Our /contacts page for example is built from contact components, each showing the name, the email, and 3 actions (show, edit, and destroy). We can cache these fragments by adding the following to @contacts.each loop in app/views/contacts/index.html.erb:

# ...
<% @contacts.each do |contact| %>
  <% cache contact do %>
    # ...
  <% end %>
<% end %>
# ...

Action caching

In addition to fragments, Rails can also cache the whole page with page and action caching. Page caching is more efficient as it allows to completely bypass the Rails stack but it does not work for pages with before filters, such as authentication. Action caching stores objects and views similar to page caching, but it is served by the Rails stack.

To use action caching you need to add the actionpack-action_caching gem to your Gemfile and run bundle install:

gem 'actionpack-action_caching'

To cache the results of the show action, for example, add the following line in app/controllers/contacts_controller.rb:

class ContactsController < ApplicationController
  caches_action :show
  # ...
end

For proper expiration, add the following line in both the update and destroy methods in contacts_controller.rb

def update
  expire_action :action => :show
  # ...
end

def destroy
  expire_action :action => :show
  # ...
end

Note that even if you use action caching, fragment caching remains important.

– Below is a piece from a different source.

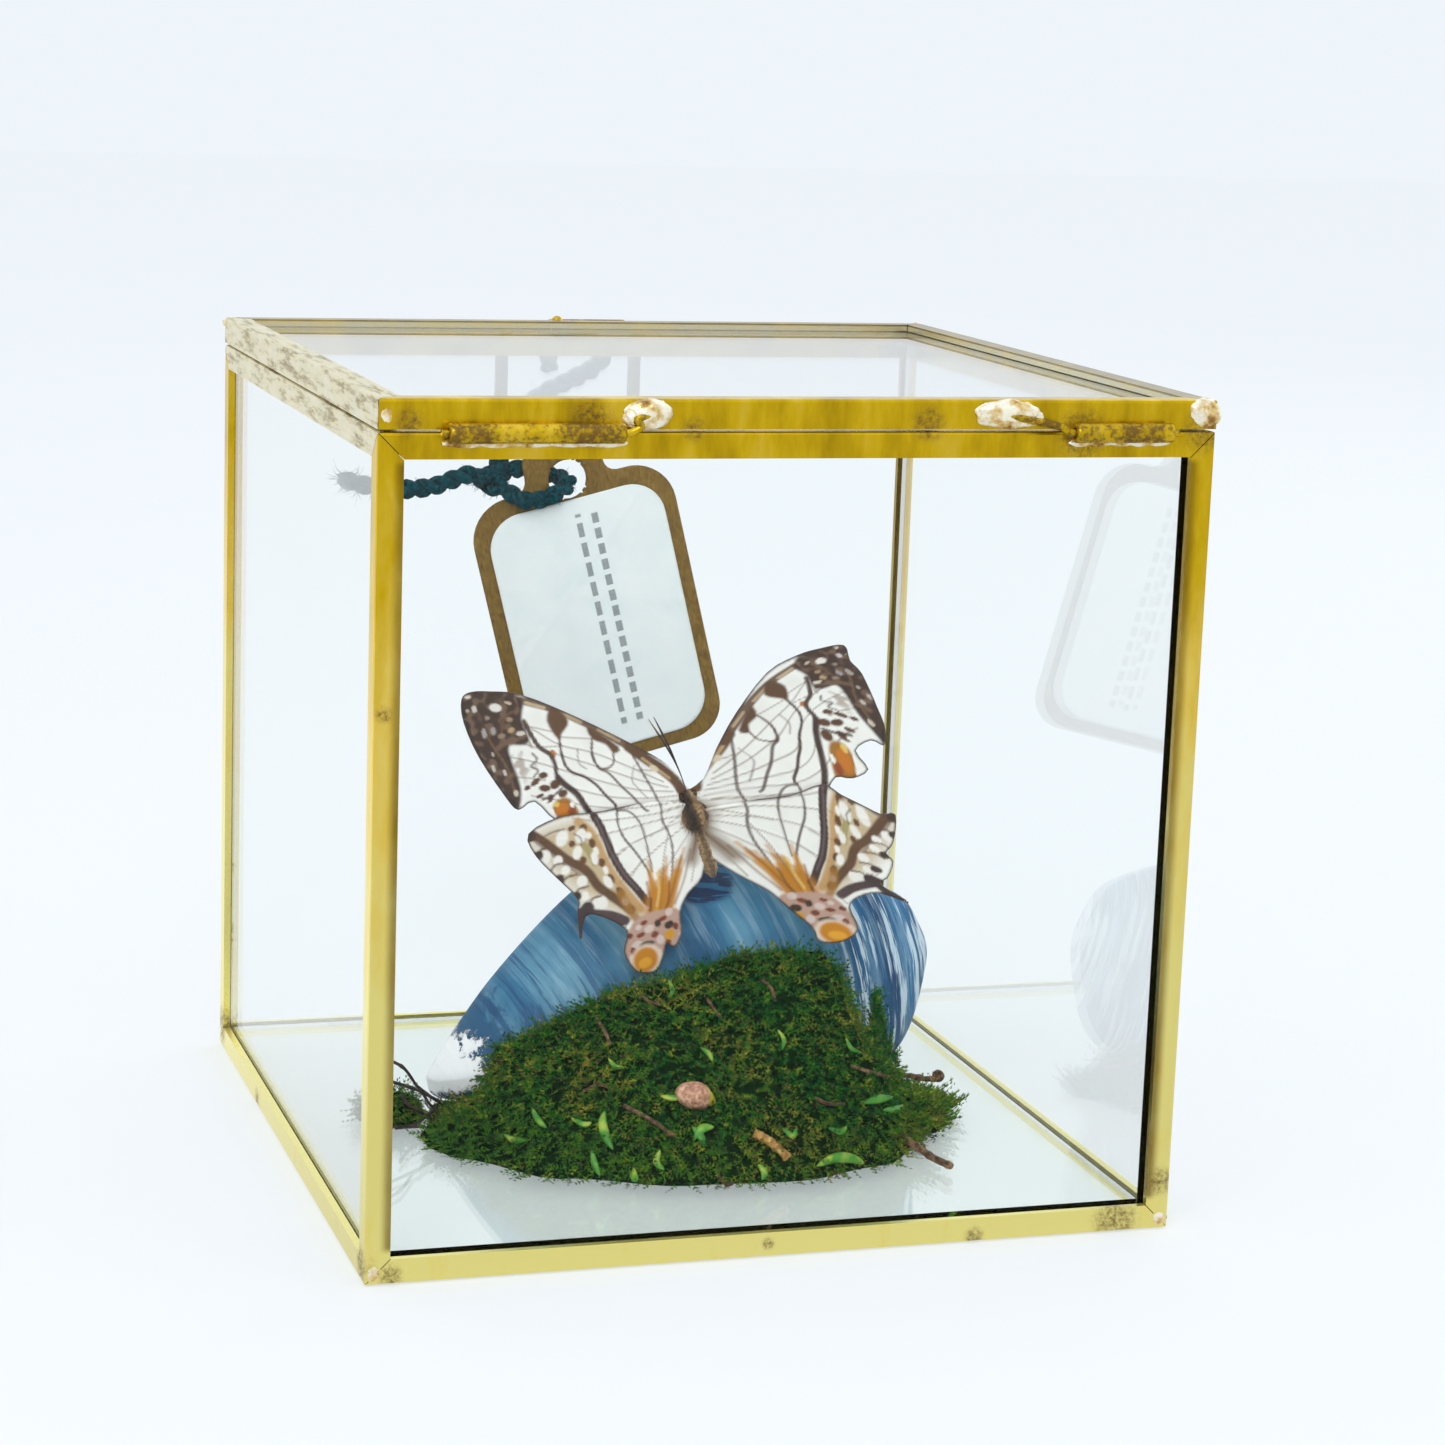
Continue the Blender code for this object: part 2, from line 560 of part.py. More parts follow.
def litter(pod_mat, twig_mat):
    """A seed pod and two twigs in the moss.  Returns the cutters that make room for them."""
    room = []
    pod_x, pod_y = -3.9, -27.0
    pod = Vector((pod_x, pod_y, moss_height(pod_x, pod_y) + 0.9))
    ellipsoid("seed_pod", pod, (2.7, 1.5, 1.9), pod_mat, 14, 8)
    room.append(ellipsoid("pod_room", pod, (3.0, 1.8, 2.2), None, 14, 8, cutter=True))
    low = FLOOR + SOFT_GAP + 0.8
    twigs = {
        "twig_front": ((24.6, -23.4, low + 0.9), (25.8, -27.0, low + 0.3), (26.6, -30.4, low), (27.6, -33.6, low)),
        "twig_side": ((28.6, -9.6, 8.6), (31.0, -8.8, 8.2), (33.4, -8.0, 7.4), (35.4, -7.4, 7.1)),
    }
    for name, route in twigs.items():
        path = spline(route, 3)
        wire(name, path, 0.55, twig_mat)
        room.append(wire(name + "_room", path, 0.55 + SOFT_GAP, cutter=True))
    return room


# Butterfly
def butterfly_axes():
    """Body axis towards the head, the way the specimen faces, its right side, and the wing root."""
    axis = (HEAD - TAIL).normalized()
    face = Vector((1, 0, 0)).cross(axis).normalized()
    side = axis.cross(face)
    root = HEAD - axis * ROOT_SETBACK
    return axis, face, side, root


def wing_frame(sign, lift, offset):
    """Matrix that lays a wing drawn in XY on its place; offset is towards the front."""
    axis, face, side, root = butterfly_axes()
    out = side * sign * math.cos(math.radians(lift)) + face * math.sin(math.radians(lift))
    normal = out.cross(axis)
    if normal.dot(face) < 0:
        normal = -normal
    matrix = Matrix((out, axis, normal)).transposed().to_4x4()
    matrix.translation = root + normal * offset
    return matrix


def wing(name, outline, sign, lift, offset, thickness, mat=None, cutter=False):
    bm = flat(name, [(spline(outline, 2, closed=True), True)], thickness)
    bmesh.ops.transform(bm, matrix=wing_frame(sign, lift, offset), verts=bm.verts)
    return finish(bm, name, mat, smooth=30, cutter=cutter)


def body(name, mat):
    """Abdomen, thorax and head as one turned form."""
    axis, face, side, root = butterfly_axes()
    length = (HEAD - TAIL).length
    girth = ((0.0, 0.05), (0.04, 0.55), (0.12, 0.95), (0.3, 1.15), (0.48, 1.05), (0.56, 0.95), (0.64, 1.5),
             (0.74, 1.75), (0.83, 1.45), (0.88, 0.9), (0.93, 1.15), (0.98, 0.8), (1.0, 0.05))
    bm = bmesh.new()
    bmesh.ops.create_uvsphere(bm, u_segments=12, v_segments=len(girth) + 1, radius=1.0)
    heights = sorted({round(v.co.z, 4) for v in bm.verts})
    for v in bm.verts:
        share, radius = girth[min(heights.index(round(v.co.z, 4)), len(girth) - 1)]
        turn = math.atan2(v.co.y, v.co.x)
        pole = abs(v.co.z) > 0.9999
        spread = 0.0 if pole else radius
        level = (0.0 if v.co.z < 0 else 1.0) if pole else share
        v.co = (TAIL + axis * length * level
                + (side * math.cos(turn) + face * math.sin(turn)) * spread)
    return finish(bm, name, mat, smooth=60)


def butterfly(mat):
    axis, face, side, root = butterfly_axes()
    whole = body("butterfly", mat)
    pieces = [
        wing("fore_left", FORE_LEFT, -1, LEFT_LIFT, 0.0, WING_THICK),
        wing("hind_left", HIND_LEFT, -1, LEFT_LIFT, HIND_OFFSET, WING_THICK),
        wing("fore_right", FORE_RIGHT, 1, RIGHT_LIFT, 0.0, WING_THICK),
        wing("hind_right", HIND_RIGHT, 1, RIGHT_LIFT, HIND_OFFSET, WING_THICK),
    ]
    brow = HEAD - axis * 1.0
    for name, lean in (("antenna_left", -1.0), ("antenna_right", -0.6)):
        tip = brow + axis * 12.0 + side * lean * 1.8
        middle = brow + axis * 6.0 + side * lean * 0.2
        pieces.append(wire(name, spline([brow, middle, tip], 3), 0.22, resolution=1))
    chest = root - axis * 1.6
    for i, (foot_x, hip) in enumerate(((-3.0, 0.4), (0.6, -0.6), (6.4, -1.4), (10.4, -0.4))):
        foot = Vector((foot_x, margin_y(foot_x) + 0.4, shell_edge(foot_x) + SOFT_GAP + 0.25))
        start = chest + axis * hip
        knee = Vector(((start.x + foot.x) / 2, -0.5, 42.5 + i % 2))
        pieces.append(wire(f"leg_{i}", spline([start, knee, foot], 4), 0.25, resolution=1))
    for piece in pieces:
        combine(whole, piece, "UNION")
    return whole


def shell_edge(x):
    """Height of the valve's upper edge at x."""
    rim = spline([(px, pz, 0.0) for px, pz in SHELL_OUTLINE], 3, closed=True)
    return max(p.y for p in rim if abs(p.x - x) < 4.0)


def wing_rooms():
    """Thicker wings, for cutting the moss clear of the hindwings."""
    ease = WING_THICK + 2 * SOFT_GAP
    return [
        wing("room_hind_left", HIND_LEFT, -1, LEFT_LIFT, HIND_OFFSET, ease, cutter=True),
        wing("room_hind_right", HIND_RIGHT, 1, RIGHT_LIFT, HIND_OFFSET, ease, cutter=True),
    ]


# Yarn and tag
def yarn(mat):
    wire("yarn_strand", spline(YARN_STRAND, 2), YARN, mat)
    wire("yarn_ring", spline(YARN_RING, 2), YARN, mat)
    wire("yarn_tail", spline(YARN_TAIL, 2), YARN, mat)
    ellipsoid("yarn_knot", KNOT, (2.4, 1.7, 2.3), mat, 14, 10)


def arc(centre, radius, start, end, steps=5):
    return [(centre[0] + radius * math.cos(math.radians(start + (end - start) * i / steps)),
             centre[1] + radius * math.sin(math.radians(start + (end - start) * i / steps)))
            for i in range(steps + 1)]


def tag_outline():
    """Right half from the bottom centre up, then its mirror image."""
    half, tab, r = TAG_WIDTH / 2, TAB_WIDTH / 2, TAG_ROUND
    foot_r, neck_r, tab_r = r - 1.0, 2.0, 2.5
    right = arc((half - foot_r, TAG_FOOT + foot_r), foot_r, -90, 0)
    right += arc((half - r, TAG_SHOULDER - r), r, 0, 84)
    right += arc((tab + neck_r, TAG_SHOULDER + neck_r), neck_r, 264, 180, 3)
    right += arc((tab - tab_r, TAG_TOP - tab_r), tab_r, 0, 90, 3)
    return right + [(-x, y) for x, y in reversed(right)]


def hang(bm, y):
    """Stand a flat shape upright behind the back pane, tilted as the tag hangs."""
    turn = Matrix.Rotation(math.pi / 2, 4, "X") @ Matrix.Rotation(math.radians(TAG_TILT), 4, "Z")
    shift = Matrix.Translation((TAG_CENTRE[0], y, TAG_CENTRE[1]))
    bmesh.ops.transform(bm, matrix=shift @ turn, verts=bm.verts)


def tag(card_mat, label_mat):
    hole_x, hole_y, hole_r = TAG_HOLE
    hole = arc((hole_x, hole_y), hole_r, 0, 360 - 22.5, 15)
    bm = flat("tag_card", [(tag_outline(), True), (hole, True)], CARD)
    hang(bm, TAG_Y + CARD / 2)
    finish(bm, "tag_card", card_mat, smooth=30)
    half_w, half_h = LABEL_SIZE[0] / 2, LABEL_SIZE[1] / 2
    r = LABEL_ROUND
    outline = (arc((half_w - r, -half_h + r), r, -90, 0) + arc((half_w - r, half_h - r), r, 0, 90)
               + arc((-half_w + r, half_h - r), r, 90, 180) + arc((-half_w + r, -half_h + r), r, 180, 270))
    outline = [(x, y - LABEL_DROP) for x, y in outline]
    bm = flat("tag_label", [(outline, True)], PAPER)
    hang(bm, TAG_Y - GAP - PAPER / 2)
    finish(bm, "tag_label", label_mat, smooth=30)


def main():
    for obj in list(bpy.data.objects):
        bpy.data.objects.remove(obj)
    for collection in (COLLECTION, CUTTERS):
        bpy.context.scene.collection.children.link(collection)

    brass = material("brass", (0.72, 0.56, 0.15), 0.3, metallic=1.0)
    glass = material("glass", (0.95, 0.98, 0.97), 0.02, transmission=1.0)
    shell_blue = material("shell", (0.09, 0.22, 0.4), 0.35)
    moss_green = material("moss", (0.03, 0.13, 0.02), 0.9)
    wing_cream = material("wing", (0.82, 0.77, 0.66), 0.6)
    pod_brown = material("seed_pod", (0.42, 0.24, 0.13), 0.6)
    twig_brown = material("twig", (0.12, 0.05, 0.03), 0.8)
    wool = material("yarn", (0.01, 0.09, 0.1), 0.9)
    card = material("card", (0.18, 0.11, 0.03), 0.8)
    paper = material("paper", (0.72, 0.78, 0.78), 0.8)

    case_frame(brass)
    panes(glass)
    lid(brass, glass)
    tube("hinge_tube_left", LEFT_TUBE, HINGE_Y, HINGE_Z, brass)
    tube("hinge_tube_right", RIGHT_TUBE, HINGE_Y, HINGE_Z, brass)
    hinge_wire("hinge_wire_left", LEFT_TUBE, LEFT_SOLDER, brass)
    hinge_wire("hinge_wire_right", RIGHT_TUBE, RIGHT_SOLDER, brass)
    tube("catch_tube", CATCH_TUBE, CATCH_Y, CATCH_Z, brass, bead=(-3.4, HEIGHT - 0.5, 0.95))
    catch_loop(brass)
    catch_stud(brass)
    shell(shell_blue)
    butterfly(wing_cream)
    moss(moss_green, litter(pod_brown, twig_brown) + wing_rooms())
    moss_tuft(moss_green)
    yarn(wool)
    tag(card, paper)


main()
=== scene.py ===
# %% [markdown]
# # A butterfly in a brass and glass box
#
# A square glass box, 10 cm on a side, is held in folded brass strip.  A mussel shell stands in moss on its
# floor pane, and a pinned butterfly rests on the shell's edge.  The lid swings on two hinges at one side, a
# wire catch closes it at the other, and a card tag hangs there on teal yarn.
#
# The CAD model gives every solid its place.  This lesson dresses it: each piece is worked in millimetres
# and turned into metres at the end, so that the numbers below can be read with a ruler.

# %% Load the packed model
import math
import random

import bmesh
import bpy
import numpy as np
from mathutils import Matrix, Vector, noise
from mathutils.bvhtree import BVHTree


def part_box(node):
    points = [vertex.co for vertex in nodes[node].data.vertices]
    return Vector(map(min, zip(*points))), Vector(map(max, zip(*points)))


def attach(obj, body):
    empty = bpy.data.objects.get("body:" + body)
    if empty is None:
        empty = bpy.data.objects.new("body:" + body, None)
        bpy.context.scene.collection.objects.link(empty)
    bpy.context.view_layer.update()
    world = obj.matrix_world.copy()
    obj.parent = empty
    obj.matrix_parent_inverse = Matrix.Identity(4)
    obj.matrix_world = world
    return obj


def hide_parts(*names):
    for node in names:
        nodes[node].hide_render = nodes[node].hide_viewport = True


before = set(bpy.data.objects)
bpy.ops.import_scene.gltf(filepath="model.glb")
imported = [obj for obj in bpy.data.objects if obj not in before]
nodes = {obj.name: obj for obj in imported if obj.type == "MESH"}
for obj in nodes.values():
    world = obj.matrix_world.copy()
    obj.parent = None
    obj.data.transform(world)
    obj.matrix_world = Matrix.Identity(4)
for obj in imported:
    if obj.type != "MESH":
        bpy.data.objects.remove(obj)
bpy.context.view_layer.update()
MM = 0.001
STRAIGHT_UP = Vector((0, 0, 1))
scene = bpy.context.scene

# %% [markdown]
# ## Where the photographer stood
#
# The box is seen from its hinge side, a hand's breadth above it and a little from the left.  Three turns
# and a place describe that; a long lens keeps the posts nearly parallel.

# %% Camera
YAW, PITCH, ROLL = math.radians(17.686), math.radians(11.169), math.radians(2.031)
ahead = Vector((math.sin(YAW) * math.cos(PITCH), math.cos(YAW) * math.cos(PITCH), -math.sin(PITCH)))
level_right = Vector((math.cos(YAW), -math.sin(YAW), 0))
level_up = level_right.cross(ahead)
right = level_right * math.cos(ROLL) + level_up * math.sin(ROLL)
up = level_up * math.cos(ROLL) - level_right * math.sin(ROLL)

lens = bpy.data.cameras.new("camera")
lens.lens = 88.59
lens.sensor_width = 36
lens.clip_start = 0.01
camera = bpy.data.objects.new("camera", lens)
camera.matrix_world = Matrix((right, up, -ahead)).transposed().to_4x4()
camera.matrix_world.translation = (-0.13036, -0.42919, 0.14322)
scene.collection.objects.link(camera)
scene.camera = camera
print("camera looks along", tuple(round(c, 2) for c in ahead))

# %% [markdown]
# ## Shader sums in plain Python
#
# A finish is a sum of masks, noises and colours.  Node by node that is long to write, so one small class
# wraps an output socket and turns Python's own + - * / into Math nodes.  Colours go through Mix nodes, and
# every other node comes from the one method `node`.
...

If a page expires, fragment caching makes sure the whole page does not have to be rebuilt from scratch but can use already cached fragments. This technique is similar to russian doll caching.

Other caching techniques

There are more ways to use caching in a Rails application such as for session storage.

To use your cache for session storage create (Rails 5) or edit (Rails 3 and 4) the file config/initializers/session_store.rb to contain:

# Be sure to restart your server when you modify this file.
Rails.application.config.session_store :cache_store, key: '_memcache-example_session'

Clean up

Once you’re done with this tutorial and don’t want to use it anymore, you can clean up your EB instance by using:

$ eb terminate

This will clean up all of the AWS resources.